The Philadelphia Federation of Teachers, which is suing over the issue, is urging the school district to take the laborers up on its offer. Randi Weingarten, president of its parent union American Federation of Teachers, came to Philadelphia to say that funding should be made available to fix the issues and no longer put students and teachers at risk.

“We cannot wait until the summer when you see tiles, when you see lead in water,” she said. “You cannot wait until the summer to solve this now because it hasn’t been solved up until now. It has to be done more quickly.”

Superintendent William Hite said he’s ready to hear out the unions’ offer.

“I’m in complete support of a rapid response team with one caveat,” Hite said. “That caveat is that we have to prioritize what individuals are responding to.”

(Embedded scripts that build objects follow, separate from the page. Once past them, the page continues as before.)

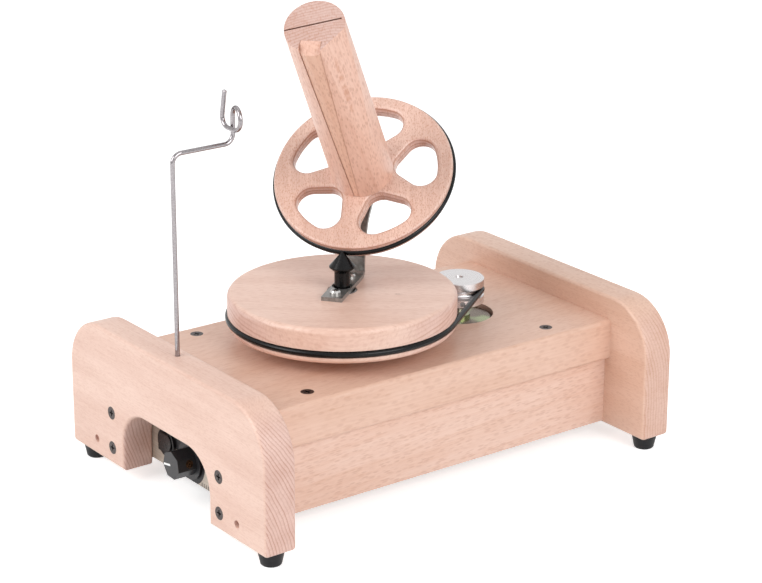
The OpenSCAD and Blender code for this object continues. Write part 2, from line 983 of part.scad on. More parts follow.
module wheel_profile() {
    r = 2;
    w = wheel_dia / 2;
    difference() {
        union() {
            translate([0, -wheel_thick])
                square([w - r, wheel_thick]);
            translate([0, r - wheel_thick])
                square([w, wheel_thick - 2 * r]);
            for (z = [-r, r - wheel_thick])
                translate([w - r, z])
                    circle(r = r, $fn = 32);
        }
        translate([ring_r - ring_thick / 2, -wheel_thick / 2])
            circle(d = ring_thick, $fn = 32);
        translate([-10, -wheel_thick - 1])
            square([10, wheel_thick + 2]);
    }
}

module core_screw_places() {
    for (a = [30:120:270])
        rotate([0, 0, a])
            translate([16, 0, -wheel_thick])
                children();
}

module winding_wheel() {
    color("burlywood")
        in_head()
            difference() {
                rotate_extrude($fn = 96)
                    wheel_profile();
                for (a = [open_turn:72:300])
                    rotate([0, 0, a])
                        wheel_opening();
                translate([0, 0, -wheel_thick - 1])
                    cylinder(r = 6.5, h = wheel_thick + 2, $fn = 40);
                translate([0, 0, -wheel_thick - 1])
                    cylinder(r = bearing_r + eps, h = bearing_width + 1, $fn = 48);
                core_screw_places()
                    rotate([180, 0, 0])
                        small_screw(eps);
            }
}

module small_screw(grow) {
    rotate_extrude($fn = 24)
        polygon([[0, 0], [3.6 + grow, 0], [3.6 + grow, -0.4], [1.8 + grow, -2.2 - grow], [1.8 + grow, -30],
            [0, -31.5]]);
}

module core_screws() {
    color("silver")
        in_head()
            core_screw_places()
                rotate([180, 0, 0])
                    difference() {
                        small_screw(0);
                        cross_recess(4, 1.6);
                    }
}

module friction_ring() {
    color("#202020")
        in_head()
            translate([0, 0, -wheel_thick / 2])
                rotate_extrude($fn = 96)
                    translate([ring_r - ring_thick / 2, 0])
                        circle(d = ring_thick, $fn = 24);
}

// Taper of the wedge: half width at the wheel and at the free end
wedge_low = 1.9;
wedge_high = 7.3;
wedge_deep = 9;
module wedge_prism(grow) {
    rotate([0, 0, 182])
        rotate([90, 0, 90])
            translate([0, 0, core_end_dia / 2 - wedge_deep])
                linear_extrude(20)
                    polygon([[-wedge_low - grow, 0], [wedge_low + grow, 0],
                        [wedge_high + grow, core_length + 1], [-wedge_high - grow, core_length + 1]]);
}

module core_body() {
    difference() {
        rotate_extrude($fn = 72)
            polygon([[0, 0], [core_base_dia / 2, 0], [core_end_dia / 2, core_length], [0, core_length]]);
        rotate([0, 0, 238])
            translate([17.7, -30, core_length])
                rotate([0, -2.4, 0])
                    translate([0, 0, -core_length])
                        cube([20, 60, core_length + 20]);
        rotate([0, 0, -70])
            translate([-25, 1.8 - kerf_width / 2, core_length - kerf_depth])
                cube([44, kerf_width, kerf_depth + 1]);
    }
}

module winding_core() {
    color("burlywood")
        in_head()
            difference() {
                core_body();
                wedge_prism(0.25);
                translate([0, 0, -1])
                    cylinder(r = bearing_r + eps, h = bearing_width + 1, $fn = 48);
                translate([0, 0, 1])
                    cylinder(r = 8.6, h = 19, $fn = 40);
                core_screw_places()
                    rotate([180, 0, 0])
                        small_screw(eps);
            }
}

module core_wedge() {
    color("peru")
        in_head()
            difference() {
                intersection() {
                    rotate_extrude($fn = 72)
                        polygon([[0, 0], [core_base_dia / 2 - 0.5, 0], [core_end_dia / 2 - 0.7, core_length],
                            [0, core_length]]);
                    wedge_prism(0);
                    translate([-40, -40, 0.2])
                        cube([80, 80, core_length]);
                }
                rotate([0, 0, 182])
                    translate([core_end_dia / 2 - 6.4, -20, core_length])
                        rotate([0, 45, 0])
                            cube([20, 40, 20]);
            }
}

module outer_head_bearing() {
    color("silver")
        in_head()
            translate([0, 0, -wheel_thick])
                bearing(running_clear);
}

module inner_head_bearing() {
    color("silver")
        in_head()
            bearing(running_clear);
}

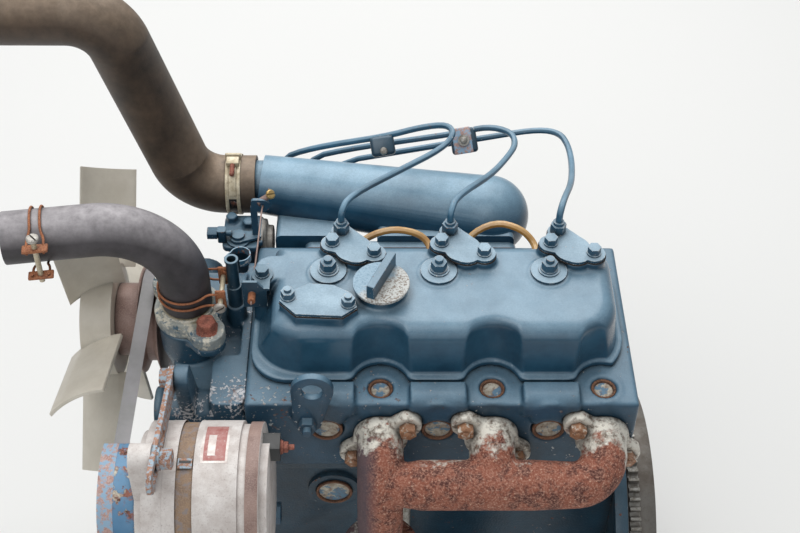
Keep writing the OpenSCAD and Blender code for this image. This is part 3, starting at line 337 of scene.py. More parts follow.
def scorchedIron(name, **changes):
    look = dict(scorchLook, **changes)
    material, tree, place = startMaterial(name)
    parts = addNode(tree, "ShaderNodeSeparateXYZ", {"Vector": place})
    nearHead = between(tree, parts.outputs["Y"], *look["flange"])
    reach = combined(tree, "ADD", nearHead, blotches(tree, place, *look["ragged"]))
    silvered = between(tree, reach, 0.78, 1.0, 0.95)
    grit = noise(tree, place, look["grit"], 5.0, 0.7)
    silver = layered(
        tree, look["silverDark"],
        (blotches(tree, place, *look["sheen"]), look["silver"]),
        (blotches(tree, place, *look["stain"]), look["mid"]))
    finish = layered(
        tree, look["dark"],
        (blotches(tree, place, *look["scale"]), look["mid"]),
        (between(tree, grit, 0.46, 0.62, 0.75), look["light"]),
        (between(tree, grit, 0.64, 0.70), look["fleck"]),
        (between(tree, parts.outputs["X"], *look["coolSide"], 0.9), look["cool"]),
        (silvered, silver),
        # darker in corners: painted shade, with soot
        (shelter(tree, *look["corner"], 0.8), look["soot"]))
    bare = combined(tree, "MULTIPLY", silvered, look["metallic"])
    rough = between(tree, silvered, 0.0, 1.0, look["silverRoughness"], look["roughness"])
    return closeMaterial(material, finish, rough, grit, look["depth"], 0.9, Metallic=bare)


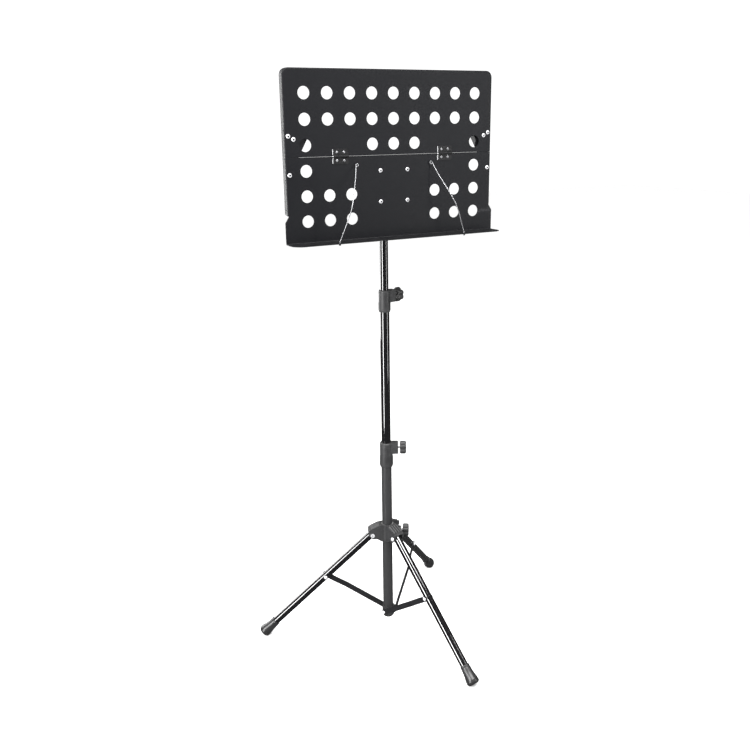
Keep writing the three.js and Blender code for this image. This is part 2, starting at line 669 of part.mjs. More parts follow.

He said a meeting with all involved parties could come as soon as Thursday. Hite said this is part of a bigger issue — that Philadelphia’s schools are old and crumbling and more capital dollars are needed to get up to good educational standards.

He said in the meantime, the district will work to repair the buildings they have in order to keep school in session.

Union officials hope that a rapid response team, coupled with an app that allows teachers and other union members to take pictures of issues in their schools will make the process go more smoothly.

In his budget this week, Gov. Tom Wolf has proposed spending more than $1 billion to fix so-called “sick” schools statewide. If approved, Philadelphia is expected to receive millions to assist in repairs.